If the snare tail is still too loose, tighten the envelope. In Simpler, shorten the decay and make sure the attack stays immediate. If you’re working with a layered rack, check the balance of the layers before you start adding more processing. That’s a big one. A lot of people distort an unbalanced stack and wonder why the wrong layer gets emphasized. Balance first, color second.

Now let’s add a little space. Oldskool snares often have a small room or plate around them, but not a giant modern wash. Put a Reverb or Hybrid Reverb on a return track and keep it short. Think decay around 0.4 to 0.8 seconds, a little pre-delay, high cut to keep it dark, and low cut so the reverb doesn’t cloud the low mids. Then send just a little snare into it. You want a sense of room lift, not a splashy tail that blurs the groove. In a DnB context, too much reverb is one of the fastest ways to make the snare lose authority.

If you want even more VHS flavor, use Redux very lightly, or a touch of Erosion. Keep it subtle. Seriously subtle. The idea is to suggest old hardware, not to wreck the transient. You can also use Auto Filter and automate tiny cutoff changes during fills or transitions to create a slightly warped, imperfect feel. That kind of movement can make the snare feel like it’s breathing through a sampler chain from another era.

Now, if you want this to feel properly oldskool, think layered snare, not just one sample. A strong DnB snare often works best as a stack: one body layer for weight, one snap layer for the attack, and one very quiet noise layer for air and texture. The body layer carries the hit, the snap layer defines the front edge, and the noise layer is there almost subliminally, just adding life. Route those layers into a group and process them together with EQ Eight, Drum Buss, Saturator, and maybe a little Glue Compressor. That way they behave like one cohesive snare instead of three separate sounds fighting for space.

If you use Glue Compressor, keep it light. Slow enough to let the transient through, and just a couple dB of gain reduction at most. You’re gluing the layers, not flattening them. If the transient gets smothered, ease off the compression. In this style, the hit needs to stay sharp.

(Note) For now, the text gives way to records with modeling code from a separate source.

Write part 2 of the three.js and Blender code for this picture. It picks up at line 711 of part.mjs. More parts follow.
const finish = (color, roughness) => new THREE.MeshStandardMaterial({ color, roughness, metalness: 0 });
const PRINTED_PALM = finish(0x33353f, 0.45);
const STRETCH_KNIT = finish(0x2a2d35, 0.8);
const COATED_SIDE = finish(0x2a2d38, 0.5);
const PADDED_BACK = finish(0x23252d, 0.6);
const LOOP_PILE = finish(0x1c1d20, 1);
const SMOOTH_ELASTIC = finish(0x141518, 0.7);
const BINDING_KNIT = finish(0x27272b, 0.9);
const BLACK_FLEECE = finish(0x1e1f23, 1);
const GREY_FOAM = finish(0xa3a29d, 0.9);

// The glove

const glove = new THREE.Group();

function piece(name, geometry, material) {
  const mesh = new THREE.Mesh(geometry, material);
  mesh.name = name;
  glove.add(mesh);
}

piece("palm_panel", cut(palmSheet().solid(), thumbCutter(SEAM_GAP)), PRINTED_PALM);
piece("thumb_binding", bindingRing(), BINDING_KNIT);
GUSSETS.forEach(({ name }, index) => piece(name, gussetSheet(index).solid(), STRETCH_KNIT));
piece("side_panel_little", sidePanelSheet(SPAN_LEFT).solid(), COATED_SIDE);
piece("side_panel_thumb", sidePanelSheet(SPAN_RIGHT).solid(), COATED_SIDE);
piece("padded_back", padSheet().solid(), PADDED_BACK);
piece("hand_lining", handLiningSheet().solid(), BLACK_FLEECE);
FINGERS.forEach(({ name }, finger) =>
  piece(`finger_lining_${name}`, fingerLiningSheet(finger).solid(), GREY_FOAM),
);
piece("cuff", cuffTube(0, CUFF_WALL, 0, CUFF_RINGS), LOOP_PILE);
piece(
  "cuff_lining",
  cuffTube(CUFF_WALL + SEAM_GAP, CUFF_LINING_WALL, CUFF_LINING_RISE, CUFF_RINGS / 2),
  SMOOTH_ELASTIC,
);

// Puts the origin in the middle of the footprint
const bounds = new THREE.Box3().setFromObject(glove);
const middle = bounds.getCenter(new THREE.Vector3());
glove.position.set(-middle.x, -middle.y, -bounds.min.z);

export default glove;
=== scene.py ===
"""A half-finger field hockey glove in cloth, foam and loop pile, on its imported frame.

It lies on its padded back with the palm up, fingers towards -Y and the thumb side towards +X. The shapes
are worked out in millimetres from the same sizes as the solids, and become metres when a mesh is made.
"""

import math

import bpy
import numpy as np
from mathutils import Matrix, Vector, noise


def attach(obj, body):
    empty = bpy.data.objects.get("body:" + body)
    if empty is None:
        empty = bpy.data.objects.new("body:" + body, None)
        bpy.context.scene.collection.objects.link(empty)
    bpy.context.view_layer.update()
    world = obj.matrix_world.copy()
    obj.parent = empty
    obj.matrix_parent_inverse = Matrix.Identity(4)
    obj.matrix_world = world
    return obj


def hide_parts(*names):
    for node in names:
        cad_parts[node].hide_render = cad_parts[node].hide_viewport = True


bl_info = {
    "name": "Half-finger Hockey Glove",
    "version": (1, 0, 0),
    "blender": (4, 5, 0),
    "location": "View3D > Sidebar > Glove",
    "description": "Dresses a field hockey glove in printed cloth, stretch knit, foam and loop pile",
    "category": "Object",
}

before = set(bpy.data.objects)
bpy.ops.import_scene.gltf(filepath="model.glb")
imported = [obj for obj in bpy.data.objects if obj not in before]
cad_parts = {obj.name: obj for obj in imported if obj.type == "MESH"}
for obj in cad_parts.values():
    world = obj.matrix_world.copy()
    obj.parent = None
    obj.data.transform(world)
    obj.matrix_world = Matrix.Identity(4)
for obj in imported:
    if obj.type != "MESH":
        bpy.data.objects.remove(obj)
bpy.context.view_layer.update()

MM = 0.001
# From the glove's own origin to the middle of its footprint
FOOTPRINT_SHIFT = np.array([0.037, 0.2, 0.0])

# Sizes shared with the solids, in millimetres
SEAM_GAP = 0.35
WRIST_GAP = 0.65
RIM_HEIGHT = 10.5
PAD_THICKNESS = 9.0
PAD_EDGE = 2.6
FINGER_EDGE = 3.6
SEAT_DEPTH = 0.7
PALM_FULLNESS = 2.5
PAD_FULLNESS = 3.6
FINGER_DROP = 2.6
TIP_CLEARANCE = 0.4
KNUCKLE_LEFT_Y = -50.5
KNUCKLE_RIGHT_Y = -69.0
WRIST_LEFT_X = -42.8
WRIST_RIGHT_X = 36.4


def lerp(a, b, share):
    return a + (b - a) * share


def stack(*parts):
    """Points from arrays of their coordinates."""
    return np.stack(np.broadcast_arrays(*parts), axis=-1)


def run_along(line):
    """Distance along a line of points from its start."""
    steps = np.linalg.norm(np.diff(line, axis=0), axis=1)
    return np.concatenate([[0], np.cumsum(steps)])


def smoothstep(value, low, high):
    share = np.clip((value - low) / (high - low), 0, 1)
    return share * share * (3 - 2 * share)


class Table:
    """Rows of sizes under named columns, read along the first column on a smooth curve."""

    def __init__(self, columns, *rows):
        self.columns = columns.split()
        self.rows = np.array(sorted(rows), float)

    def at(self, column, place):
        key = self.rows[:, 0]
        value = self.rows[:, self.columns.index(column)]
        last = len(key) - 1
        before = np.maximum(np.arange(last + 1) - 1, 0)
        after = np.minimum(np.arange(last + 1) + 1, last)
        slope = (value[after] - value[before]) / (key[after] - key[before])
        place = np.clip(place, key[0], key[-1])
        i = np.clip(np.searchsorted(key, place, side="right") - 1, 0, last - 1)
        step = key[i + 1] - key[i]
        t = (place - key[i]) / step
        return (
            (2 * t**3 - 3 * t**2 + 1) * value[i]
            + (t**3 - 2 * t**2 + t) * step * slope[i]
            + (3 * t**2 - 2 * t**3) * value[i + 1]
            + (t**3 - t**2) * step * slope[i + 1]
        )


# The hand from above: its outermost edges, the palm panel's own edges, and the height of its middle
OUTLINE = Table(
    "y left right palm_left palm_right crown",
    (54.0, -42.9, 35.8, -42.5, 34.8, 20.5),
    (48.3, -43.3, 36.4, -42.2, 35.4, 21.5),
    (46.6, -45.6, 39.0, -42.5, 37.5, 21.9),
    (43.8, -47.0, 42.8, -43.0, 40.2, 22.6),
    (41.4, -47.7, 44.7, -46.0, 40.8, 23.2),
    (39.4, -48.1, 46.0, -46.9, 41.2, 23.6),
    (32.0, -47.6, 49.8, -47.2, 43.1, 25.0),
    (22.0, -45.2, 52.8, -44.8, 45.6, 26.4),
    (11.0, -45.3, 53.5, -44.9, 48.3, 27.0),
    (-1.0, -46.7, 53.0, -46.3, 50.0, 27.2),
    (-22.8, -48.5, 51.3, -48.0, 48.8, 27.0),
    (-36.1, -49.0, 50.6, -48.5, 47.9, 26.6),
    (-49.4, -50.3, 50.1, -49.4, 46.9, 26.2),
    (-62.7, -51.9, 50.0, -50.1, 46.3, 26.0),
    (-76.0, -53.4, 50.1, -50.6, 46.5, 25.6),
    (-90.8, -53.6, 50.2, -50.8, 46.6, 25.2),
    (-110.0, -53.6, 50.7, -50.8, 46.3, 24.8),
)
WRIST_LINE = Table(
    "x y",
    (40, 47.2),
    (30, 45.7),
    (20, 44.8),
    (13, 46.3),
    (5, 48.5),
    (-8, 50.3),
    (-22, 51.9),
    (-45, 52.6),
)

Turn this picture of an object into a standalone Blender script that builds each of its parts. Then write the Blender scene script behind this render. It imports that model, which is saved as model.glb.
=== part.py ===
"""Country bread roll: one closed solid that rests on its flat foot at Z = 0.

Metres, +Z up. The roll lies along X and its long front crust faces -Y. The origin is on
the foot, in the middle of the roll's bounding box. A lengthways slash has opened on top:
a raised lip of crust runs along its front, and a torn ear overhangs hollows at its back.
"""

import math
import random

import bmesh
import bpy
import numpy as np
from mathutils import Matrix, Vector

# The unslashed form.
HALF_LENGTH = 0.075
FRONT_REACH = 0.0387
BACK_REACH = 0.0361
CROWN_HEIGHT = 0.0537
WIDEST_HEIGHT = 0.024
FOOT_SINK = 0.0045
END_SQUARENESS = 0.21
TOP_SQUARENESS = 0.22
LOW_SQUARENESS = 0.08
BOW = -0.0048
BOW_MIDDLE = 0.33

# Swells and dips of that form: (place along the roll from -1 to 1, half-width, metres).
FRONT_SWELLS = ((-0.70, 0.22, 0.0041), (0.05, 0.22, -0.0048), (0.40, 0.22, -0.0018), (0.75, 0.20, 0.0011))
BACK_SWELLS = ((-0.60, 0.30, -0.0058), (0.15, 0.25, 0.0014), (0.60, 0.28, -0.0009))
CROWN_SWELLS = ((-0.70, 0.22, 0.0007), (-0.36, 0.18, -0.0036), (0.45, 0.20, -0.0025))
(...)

Now place the snare into a proper DnB drum pattern. The classic backbone is on 2 and 4, but if you’re using breaks, it may appear as part of a chopped loop rather than isolated hits. Either way, the snare should anchor the groove. Add ghost notes or little fill hits around phrase changes if you want more movement. A quiet pre-hit before the main snare can make the downbeat feel bigger. That’s a really useful trick. A tiny whisper of a snare before the main hit gives the listener a sense of lift right before impact.

Variation matters a lot here. Oldskool energy comes from motion, not from a loop that never changes. So instead of changing the whole beat every bar, change the role of the snare across the arrangement. Maybe the first four bars are clean and dry. Then the next four are a bit dirtier with more saturation. Then you bring in a touch more room later. Then, at the drop or the phrase turn, maybe you add a subtle extra layer or a brief filter movement. That kind of change feels musical and intentional without wrecking the groove.

For darker rollers, you can keep the body rounder and darker, then put the brightness only in the snap layer. That gives you weight and cut at the same time. Also, keep an eye on the top end. Dark DnB usually wants attitude, not sparkle. If the snare starts sounding too glossy, pull back the highs and lean more into the midrange crack around 3 to 5 kilohertz. That’s often where the oldskool bite lives.

Another useful check is mono. Put the snare in context and listen in mono with Utility if needed. If it gets weak, the layer balance or stereo width is probably off. In this style, the core of the snare should stay centered and solid. You can always add width with reverb returns or subtle texture layers, but the main hit itself should stay focused in the middle.

A great practice move is to build three snare versions in one rack. Make one clean oldskool version, one VHS-rave version with more grit and a touch of Redux, and one heavier dark DnB version with more punch and compression. Then arrange those across an eight-bar or sixteen-bar loop at around 170 BPM. Use the clean one for the main groove, the VHS one for a variation, and the heavy one for a drop section. That’s how you create arrangement motion without rewriting the entire drum pattern.

When you’re working, loop just two to four bars of the full drum section, make one change at a time, and keep bypassing the devices so you can hear what each move is actually doing. Level-match your changes. That habit alone will save you from a lot of bad decisions. Louder is not always better, and with this kind of snare, subtle moves often sound more authentic.

So to recap: start with a strong snare source, trim it tightly in Simpler, shape the tone with EQ Eight, add punch with Drum Buss, add tasteful grit with Saturator, use just a little reverb for space, and keep lo-fi processing subtle so the snap survives. Then arrange the snare with variation across bars and sections, and always check it in the full DnB mix. The goal is a snare that feels like it came from a rave cassette, but hits like a modern record.

Your snare should feel vibrant, slightly worn, and aggressive in the right way. That’s the sweet spot. Oldskool energy, modern punch. Let’s go make it hit.